Loan Limits for Multi-Unit Properties
As in the past, the HERA maximum conforming loan limit for two-, three-, and four-unit properties were simply multiples of the one-unit limits. The downloadable 2014 HERA conforming loan limits file shows the 2014 maximum conforming loan limits for two-, three-, and four-unit properties.
For most areas outside of Alaska, Hawaii, Guam, and the U.S. Virgin Islands, loan limits are $533,850, $645,300, and $801,950 for two-, three- and four-unit homes respectively.
Alaska, Hawaii, Guam and the U.S. Virgin Islands
As with most of the rest of the country, maximum conforming loan limits in Alaska, Hawaii, Guam and the U.S. Virgin Islands will generally remained at 2013 HERA levels in 2014.3 The baseline loan limit in these areas is statutorily set at 50 percent above the baseline limit for the contiguous U.S.

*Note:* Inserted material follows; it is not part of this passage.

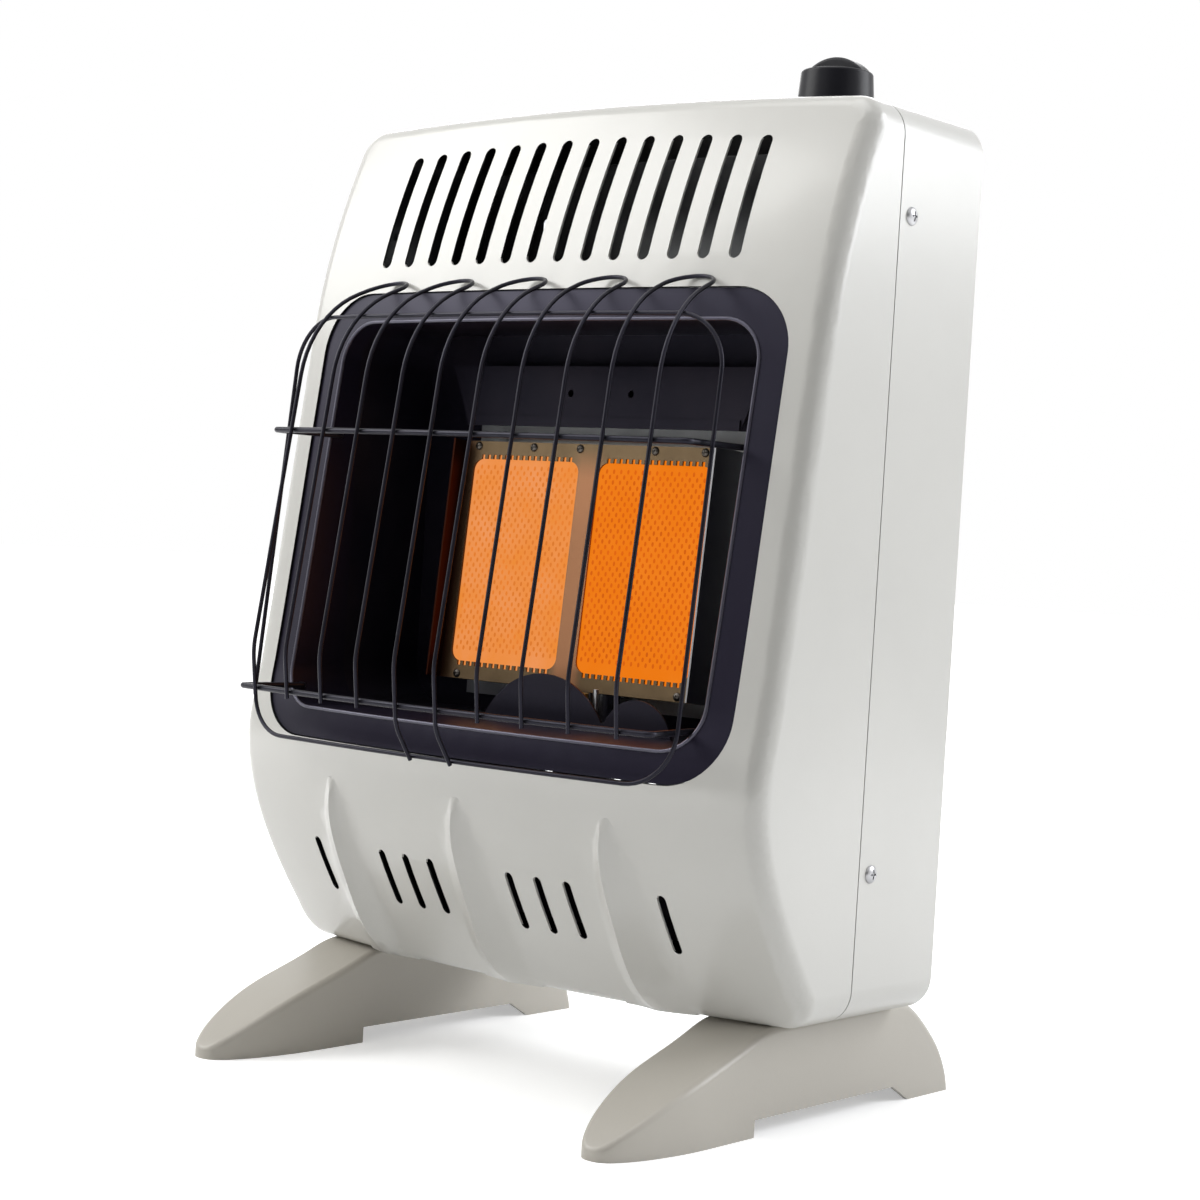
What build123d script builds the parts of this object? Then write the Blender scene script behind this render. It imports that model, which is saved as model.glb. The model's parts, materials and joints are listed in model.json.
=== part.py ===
from build123d import *

import os
from math import asin, atan, cos, degrees, radians, sin, sqrt, tan

# Vent-free radiant propane heater with two ceramic plaques.
# Millimetres, +Z up, front towards -Y, origin on the floor under the middle of the feet.

os.makedirs("parts", exist_ok=True)

# ---------------------------------------------------------------- driving dimensions

# Cabinet
case_width = 388.0
case_bottom = 58.0
case_top = 565.5
top_arch = 4.5
case_corner = 20.0
seam_y = 6.0
back_y = 88.0
sheet = 1.5
seam_gap = 0.8
cover_edge = 13.0

# Side profile of the front cover: how far each station stands from the seam plane, and its slope
base_reach = 31.0
base_slope = -0.74
chin_reach = 74.0
chin_z = 120.0
chin_slope = -0.57
knee_reach = 96.0
knee_z = 187.0
cheek_reach = 88.3
cheek_z = 232.0
cheek_slope = 0.16
brow_reach = 60.5
brow_z = 436.0
brow_slope = 0.15
crown_reach = 19.0
crown_slope = 0.5

# Bow of the cover in plan, between its middle and its sides
bow_bottom = 25.7
bow_top = 9.5

# Opening for the fire
mouth_width = 346.0
mouth_bottom = 188.0
mouth_top = 454.5
mouth_corner = 36.0
rim_depth = 5.0

# Louvre slots
lower_slot_width = 5.5
slot_pitch = 20.0
upper_slots = 14
upper_slot_width = 7.8
upper_slot_bottom = 470.0
upper_slot_top = 540.0
upper_slot_arch = 4.0
lower_slot_bottom = 95.0
lower_slot_top = 128.0
lower_slot_first = 30.0
lower_slot_lone = 130.0

# Pleats in the lower front
pleat_pitch = 102.0
pleat_half_width = 26.0
pleat_height = 12.5
pleat_top = 167.0

# Side screws of the cover
case_screw_radius = 2.0
case_screw_head = 5.2
case_screw_inset = 11.0
case_screw_heights = (141.0, 500.0)
cover_tab_height = 30.0

# Surround and firebox
bezel_width = 18.0
bezel_gap = 0.6
bezel_corner = 24.0
firebox_back_y = 18.0
firebox_front_y = -47.0
box_clearance = 1.0

# Burner
plaque_width = 92.0
plaque_height = 132.0
plaque_depth = 13.0
plaque_edge_cover = 4.5
divider_width = 15.0
burner_y = -14.0
burner_z = 298.0
burner_tilt = 5.3
frame_cheek = 12.0
frame_sheet = 1.2
comb_pitch = 4.6
comb_depth = 3.0
plenum_width = 196.0
plenum_height = 142.0
plenum_depth = 30.0
gasket_depth = 3.0
plenum_flange = 10.0
venturi_radius = 11.0
venturi_drop = 78.0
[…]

Acquisitions of Loans Originated in Certain Prior Years
Under a series of laws enacted over the past several years, including the Economic Stimulus Act of 2008, the American Recovery and Reinvestment Act of 2009, Public Law 111-88, and Public Law 111-242, higher conforming loan limits will apply to Fannie Mae and Freddie Mac acquisitions of certain seasoned mortgages in 2014. Loans originated between July 1, 2007 and Sept. 30, 2011 and acquired in 2014 will be subject to previously-announced limits determined under those laws. The applicable loan limits for such seasoned loans are as high as $729,750 for one-unit properties in the contiguous U.S.
2 See OMB Bulletin 13-01 for details.
3 As a result of HUD adjustments to historical median values for Kalawao County, Hawaii, loan limits increased somewhat in that county and in Maui County.